A Donzela e o Ogre
Israel Shamir
Um monstro horroroso assalta a cidade,
mata os seus valentes defensores e avança para devorar
os cidadãos. No último momento, uma jovem donzela com ar
recatado dá uns passos ao encontro do monstro. O seu
próprio aspecto, a visão da sua inocência feminina, a
sua vulnerabilidade e espiritualidade, a certeza duma
causa justa, fazem parar o monstro no seu curso. A besta
permite que ela lhe ate o seu cinto em volta do pescoção
e afasta-se domado. Esta é a história de Santa Genoveva
e de outras lindas e virtuosas santas; uma parte e uma
parcela da herança da humanidade, e assunto de muitas
belas tapeçarias e pinturas.
Donzelas nobres e corajosas ainda
existem entre nós. Elas fizeram parar comboios do
exército americano com soldados durante a guerra do
Vietnam, e fizeram parar tanques russos em 1968 em Praga
e em Moscovo em 1991. Os condutores de tanques e
comboios franceses, russos, americanos e alemães
souberam: até um monstro pára quando uma moça se coloca
no seu caminho. É uma lei biológica a que todos estamos
sujeitos.
Rachel Corrie foi, porém, assassinada
por um monstro de outro conto. Esta jovem moça
americana, uma activista do ISM (1), tentou fazer parar
com o seu frágil corpo um bulldozer sionista que
pretendia arrasar lares palestinos. Ela não podia
imaginar que o condutor olharia para ela e serenamente a
esmagaria com a sua máquina de dez toneladas, para a
frente e para trás. Nada na sua vida a preparara para
enfrentar um monstro nascido e criado nos laboratórios
sionistas, um monstro totalmente alheio e hostil aos
seres humanos. Ela escrevera aos pais: ’nenhumas
leituras, assistências a conferências, vistas de
documentários e palavras de boca me podiam ter preparado
para a realidade da situação aqui existente É impossível
imaginá-la, a não ser que se seja testemunha visual dos
buracos nas casas feitos pelas granadas dos tanques, e
desde as torres do exército de ocupação que mantêm
constante vigilância sobre elas (as crianças palestinas)

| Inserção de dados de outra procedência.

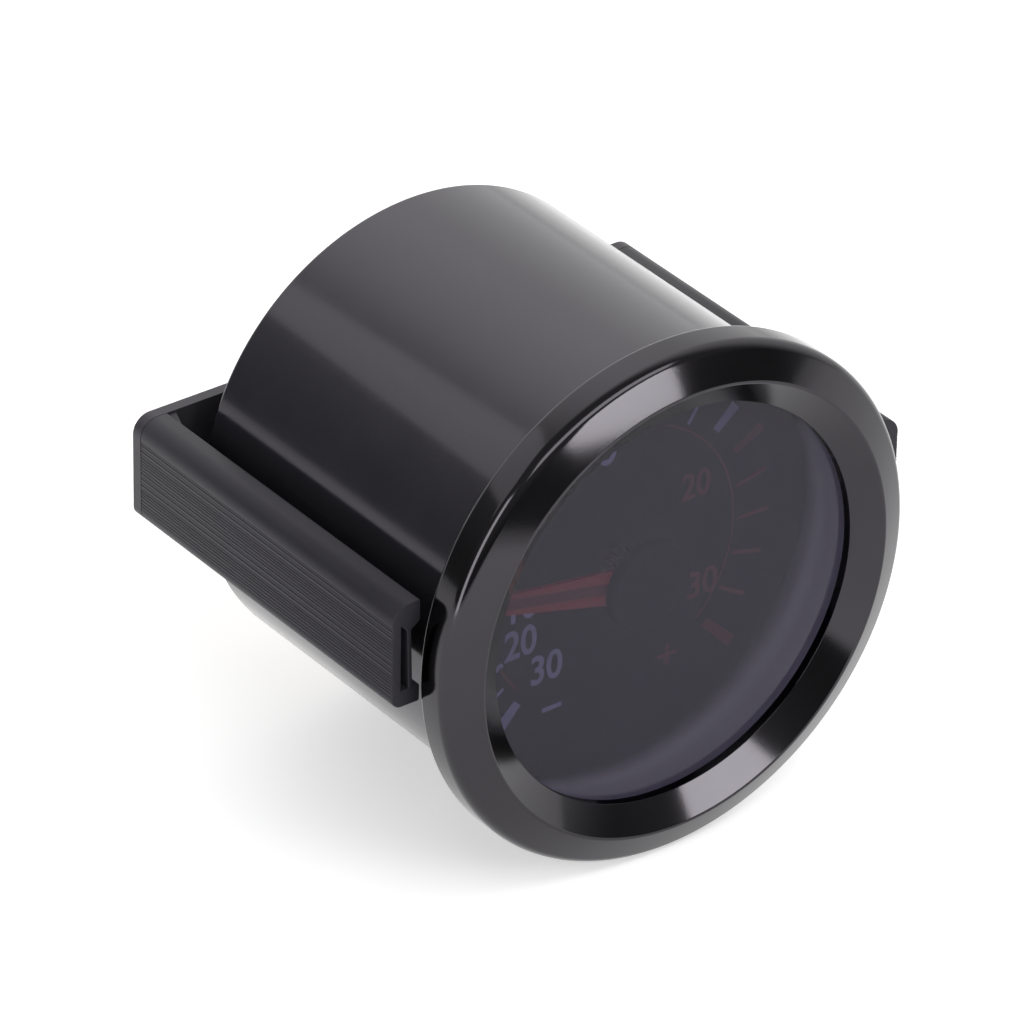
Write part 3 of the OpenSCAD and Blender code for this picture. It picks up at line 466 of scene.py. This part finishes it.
can_black = enamel("can_enamel", shade(0.0125, 0.012, 0.0145), 0.05, 0.0008)
cover_black = enamel("cover_enamel", shade(0.012, 0.012, 0.0135), 0.34, 0.008)
case_r, bore_r, flange_r = 26, 24.8, 27.1
flange_y, shell_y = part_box("case_body")[0].y / mm, -0.7
boss_r, boss_hole_r, boss_ring, cover_t = 2.2, 0.95, 22.2, 1.6
boss_y = cover_back - cover_t
boss_front = boss_y - cover_back * 0.148
bosses = [lathe([(boss_hole_r, boss_front), (boss_r, boss_front), (boss_r, boss_y),
                 (boss_hole_r, boss_y)], (boss_ring * math.cos(a), boss_ring * math.sin(a)), 32)
          for a in (math.radians(d) for d in (90, 210, 330))]
can = piece("can_shell", *gather(lathe(rounded([
    (case_r, shell_y, 0.1), (case_r, cover_back, 0.45), (bore_r, cover_back, 0.3),
    (bore_r, flange_y, 0.1), (flange_r, flange_y, 0.1), (flange_r, shell_y, 0.1)]), around=224),
    *bosses), can_black, "case", "case_black")
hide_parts("case_body")
dress(cover_black, "rear_cover")
dark_screw = cut_metal("blackened_steel", shade(0.06, 0.06, 0.065), shade(0.03, 0.03, 0.032), 0.26)
dress(dark_screw, "cover_screws")
rubber = moulded("black_rubber", shade(0.012, 0.012, 0.012), 0.6, 0.02)
dress(rubber, "wire_grommet", "port_ring", "lens_gasket")
dress(brass, "port_nut")

# Lens: a flat disc of smoked mineral glass, pressed on a rubber gasket by the bezel. It dims the
# dial and mirrors what is in front of it.
smoked = Finish("smoked_glass", {"Base Color": shade(0.012, 0.008, 0.026), "Roughness": 0.04,
                                 "Alpha": 0.45, "IOR": 1.5})
smoked.material.surface_render_method = "BLENDED"
dress(smoked, "lens")

# Bezel: a spun ring in black chrome that is rolled over the can's flange. Its front face slopes
# forward to a crest, and a cone falls from there to the lens.
chrome = Finish("black_chrome", {"Metallic": 1.0})
polish, haze = chrome.grain(0.3, 2), chrome.grain(9, 3)
chrome.feed({"Roughness": 0.08 + 0.05 * haze, "Base Color": chrome.blend(
    haze, shade(0.043, 0.041, 0.045), shade(0.053, 0.05, 0.055))})
chrome.bump(polish, 0.0015)
lens_y, lip, lens_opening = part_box("lens")[0].y / mm, 0.93, 22.16
seat_hole, pocket, rim, rim_y, crest, crest_y = 26.12, 27.3, 28.8, -4.02, 25.1, -5.86
bezel = piece("bezel_ring", *lathe(rounded([
    (seat_hole, 0, 0.1), (rim, 0, 0.7), (rim, rim_y, 1.5), (crest, crest_y, 0.4),
    (lens_opening, lens_y - lip, 0.08), (lens_opening, lens_y, 0), (pocket, lens_y, 0),
    (pocket, shell_y, 0), (seat_hole, shell_y, 0)], 14), around=320), chrome, "case",
    "black_chrome", 25)
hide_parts("bezel")

# Studs: two M4 steel studs with rolled threads, held by their heads inside the rear cover. The
# bracket's washers and thumb nuts go on them from behind.
stud_places = [(-11, 2.9), (11, 2.9)]
stud_low, stud_high = (v.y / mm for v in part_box("studs"))
stud_r, stud_depth, stud_pitch, head_r = 2, 0.3, 0.7, 3.4
studs = piece("threaded_studs", *gather(*[shape for place in stud_places for shape in (
    lathe(rounded([(0.3, stud_low, 0), (head_r, stud_low, 0.3), (head_r, boss_y, 0),
                   (0.3, boss_y, 0)]), place, 48),
    screw_thread(place, stud_r, stud_depth, stud_pitch, boss_y - 0.2, stud_high, 0.02, 48))]),
    plated_steel, "case", "bright_steel")
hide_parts("studs")

# Bracket: a flat plate and two extruded aluminium arms that pull the bezel against the panel. The
# arms are anodised satin black over fine drawing lines, and screwed to the plate from behind.
def extruded(loops, low_y, high_y, edge, mirrored=False):
    """A section drawn in X and Z, with its holes, run along Y and softened at both ends."""
    curve = bpy.data.curves.new("section", "CURVE")
    curve.dimensions, curve.fill_mode = "2D", "BOTH"
    curve.extrude, curve.bevel_depth = (high_y - low_y) / 2 - edge, edge
    curve.offset, curve.bevel_resolution = -edge, 1
    for loop in loops:
        spline = curve.splines.new("POLY")
        spline.points.add(len(loop) - 1)
        for point, (x, z) in zip(spline.points, loop):
            point.co = (x, z, 0, 1)
        spline.use_cyclic_u = True
    drawn = bpy.data.objects.new("section", curve)
    bpy.context.scene.collection.objects.link(drawn)
    bpy.context.view_layer.update()
    mesh = bpy.data.meshes.new_from_object(drawn)
    bpy.data.objects.remove(drawn)
    side, middle = (-1 if mirrored else 1), (low_y + high_y) / 2
    verts = [(side * v.co.x, middle + v.co.z, v.co.y) for v in mesh.vertices]
    faces = [tuple(polygon.vertices)[::-side] for polygon in mesh.polygons]
    bpy.data.meshes.remove(mesh)
    return verts, faces


arm_low, arm_high = (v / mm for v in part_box("left_arm"))
outer, foot, arm_h, arm_w = arm_low.x, arm_low.z, arm_high.z - arm_low.z, 3.34
lip_top, lip_foot, slope, slot_low, slot_high, leaf = 2.35, 1.9, 0.8, 1.1, 1.8, 0.5
lines = []
for i in range(23):
    z = 1.45 + 0.36 * i + 0.04 * math.sin(5.1 * i)
    cut = 0.03 + 0.035 * abs(math.sin(1.7 * i + 0.4))
    lines += [(0, z, 0), (cut, z + 0.07, 0), (cut, z + 0.15, 0), (0, z + 0.22, 0)]
section = rounded([(0, 0, 1.2)] + lines + [
    (0, arm_h, 2), (arm_w, arm_h, 0.2), (arm_w, arm_h - lip_top, 0.1),
    (slot_high + leaf, arm_h - lip_top - slope, 0.1), (slot_high + leaf + 0.2, lip_foot, 0.05),
    (arm_w, lip_foot, 0.1), (arm_w, 0, 0.25)])
slot = [(slot_low, lip_foot), (slot_high + 0.2, lip_foot), (slot_high, arm_h - lip_top - slope),
        (slot_low, arm_h - lip_top)]
arm_black = enamel("satin_anodise", shade(0.0155, 0.0148, 0.0178), 0.36, 0.014, 0.22)
for name, mirrored in (("left_arm", False), ("right_arm", True)):
    side = -1 if mirrored else 1
    rear = [(side * (outer + arm_w + x), y, foot + z) for z in (arm_h - lip_top, arm_h - 0.2)
            for x, y in ((-0.4, arm_high.y), (1, arm_high.y), (0, arm_high.y - 2.6),
                         (-0.4, arm_high.y - 2.6))]
    gusset = rear, [face[::-side] for face in ((3, 2, 1, 0), (4, 5, 6, 7), (0, 1, 5, 4),
                                               (1, 2, 6, 5), (2, 3, 7, 6), (3, 0, 4, 7))]
    arm = piece(name + "_drawn", *gather(extruded(
        [[(outer + x, foot + z) for x, z in loop] for loop in (section, slot)],
        arm_low.y, arm_high.y, 0.09, mirrored), gusset), arm_black, "bracket", "arm_black", 30)
    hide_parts(name)
plate_black = enamel("satin_powder_coat", shade(0.022, 0.0212, 0.0245), 0.36, 0.006, 0.4)
dress(plate_black, "bracket_plate")
dress(dark_screw, "arm_screws")

# Fastenings: on each stud a flat and a split washer, zinc plated, under a ridged thumb nut turned
# from brass bar. They clamp the bracket by hand, without a tool.
dress(plated_steel, "flat_washers", "spring_washers")
dress(brass, "left_thumb_nut", "right_thumb_nut")

# Floor: a plain pale sheet that the bezel's lowest edge touches. It is white where the camera,
# metal and glass see it, and keeps a soft shadow under the gauge.
floor_finish = Finish("pale_floor", {"Base Color": shade(0.84, 0.84, 0.84), "Roughness": 0.9,
                                     "Specular IOR Level": 0.1, "Emission Strength": 1.0})
rays = [floor_finish.node("LightPath", out="Is " + kind + " Ray")
        for kind in ("Camera", "Glossy", "Transmission")]
floor_finish.feed({"Emission Color": floor_finish.blend(
    (rays[0] + rays[1] + rays[2]).step(0, 1), shade(0, 0, 0), shade(0.44, 0.44, 0.44))})
floor_z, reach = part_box("bezel")[0].z - 0.0002, 6
floor_mesh = bpy.data.meshes.new("floor")
corners = ((-1, -1), (1, -1), (1, 1), (-1, 1))
floor_mesh.from_pydata([(a * reach, b * reach, floor_z) for a, b in corners], [], [(0, 1, 2, 3)])
floor_mesh.materials.append(floor_finish.material)
floor = bpy.data.objects.new("floor", floor_mesh)
bpy.context.scene.collection.objects.link(floor)


# Light: a dark studio with a white backdrop behind and to the right of the gauge. Soft boxes in
# front, at the left and above are what the black chrome mirrors as bright streaks.
def toward(bearing, height):
    """The direction at bearing degrees right of straight ahead of the dial, raised by height."""
    b, h = math.radians(bearing), math.radians(height)
    return Vector((math.sin(b) * math.cos(h), -math.cos(b) * math.cos(h), math.sin(h)))


def soft_box(name, bearing, height, width, tall, bright):
    """A soft box whose face is bright times as bright as a white wall in this room."""
    lamp = bpy.data.lights.new(name, "AREA")
    lamp.shape, lamp.size, lamp.size_y = "RECTANGLE", width, tall
    lamp.energy = bright * math.pi * width * tall
    made = bpy.data.objects.new(name, lamp)
    made.location = toward(bearing, height) * box_distance
    made.rotation_euler = toward(bearing, height).to_track_quat("Z", "Y").to_euler()
    bpy.context.scene.collection.objects.link(made)


box_distance = 0.9
soft_box("front_box", 17, 23.5, 0.42, 0.33, 7.5)
soft_box("left_box", -78, 14, 0.27, 0.95, 4.6)
soft_box("crown_box", -4, 58, 1.0, 0.3, 3.2)
soft_box("rear_card", -140, 37, 0.5, 0.28, 0.9)

world = bpy.data.worlds.new("dark_studio")
bpy.context.scene.world = world
world.use_nodes = True


class Sky(Finish):
    """The world round the gauge, shaded by direction."""

    def __init__(self, tree):
        self.tree = tree
        self.place = self.node("TexCoord", out="Generated")
        self.shader = tree.nodes["Background"]

    def near(self, direction, far, close):
        """1 within the angle close of a direction, fading to 0 at the angle far."""
        along = self.node("VectorMath", {"operation": "DOT_PRODUCT"},
                          {0: self.place, 1: direction}, "Value")
        return along.step(math.cos(math.radians(far)), math.cos(math.radians(close)))


sky = Sky(world.node_tree)
backdrop = sky.near(toward(137, 0), 85, 48)
canopy = sky.near(toward(166, 48), 28, 4)
upper = sky.near((0, 0, 1), 84, 62)
studio = 0.14 + 1.1 * backdrop + 0.3 * canopy + 0.12 * upper
seen = sky.node("LightPath", out="Is Camera Ray") + sky.node("LightPath", out="Is Transmission Ray")
seen = seen.step(0, 1)
sky.feed({"Color": shade(1, 1, 1), "Strength": studio * (1 - seen) + seen})

# Camera: a long lens above and to the left of the dial, as in the photograph. Its place comes from
# the rings of the bezel and the rear edge of the can.
right = Vector((0.799809, -0.600025, 0.016616))
up = Vector((0.304346, 0.42923, 0.850374))
ahead = Vector((0.517378, 0.675079, -0.525917))
camera = bpy.data.cameras.new("camera")
camera.lens, camera.sensor_width = 281.25, 36
camera.clip_start, camera.clip_end = 0.05, 50
viewer = bpy.data.objects.new("camera", camera)
viewer.matrix_world = Matrix.Translation((-0.4197484, -0.5246207, 0.423845)) @ Matrix(
    (right, up, -ahead)).transposed().to_4x4()
bpy.context.scene.collection.objects.link(viewer)
bpy.context.scene.camera = viewer
bpy.context.scene.view_settings.view_transform = "Standard"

até aos limites dos horizontes próximos’.
Embora ela tivesse visto cadáveres de
crianças palestinas com suas cabeças fendidas pelos
atiradores especiais judaicos, ela ainda tinha algumas
ilusões a respeito das “dificuldades que teria o
exército israelita se abatesse uma cidadã americana
desarmada”. Mas estava enganada. O Presidente do seu
país iria enviar o exército US para destruir o Iraque e
fazer dos assassinos de Rachel o poder supremo
indisputado do Médio Oriente. Se Bush fosse guiado pelos
interesses americanos, ele exigiria a extradição do
assassino de Rachel. Mas o condutor do tractor não era
excepção. Os indivíduos por trás do pára-brisas dos
Caterpillars são o produto final do Sionismo. No
princípio do movimento sionista, a sua tarefa eugénica
foi expressa num poema:
‘Mi dam umi eza Makim lanu geza’
— ‘Com suor e sangue nós geraremos uma nova raça cruel
e vitoriosa’. Com o assassínio de Rachel Corrie a
experiência deu fruto. A raça ‘cruel’ já não é um sonho,
é uma nova realidade geopolítica. Há alguns meses, um
condutor judaico de tractor compartilhou com o mundo as
suas experiências no arrasar de Jenin (2) (ver
www.voicesofpalestine.org/outrageous/Jenindozer.asp):
“Não tenho pena de ninguém. Arrasaria
quem quer que fosse com o D-9, e já demoli muito. Eu
queria destruir tudo. Pedi aos oficiais pela radio que
me deixassem deitar tudo abaixo; do tecto ao chão.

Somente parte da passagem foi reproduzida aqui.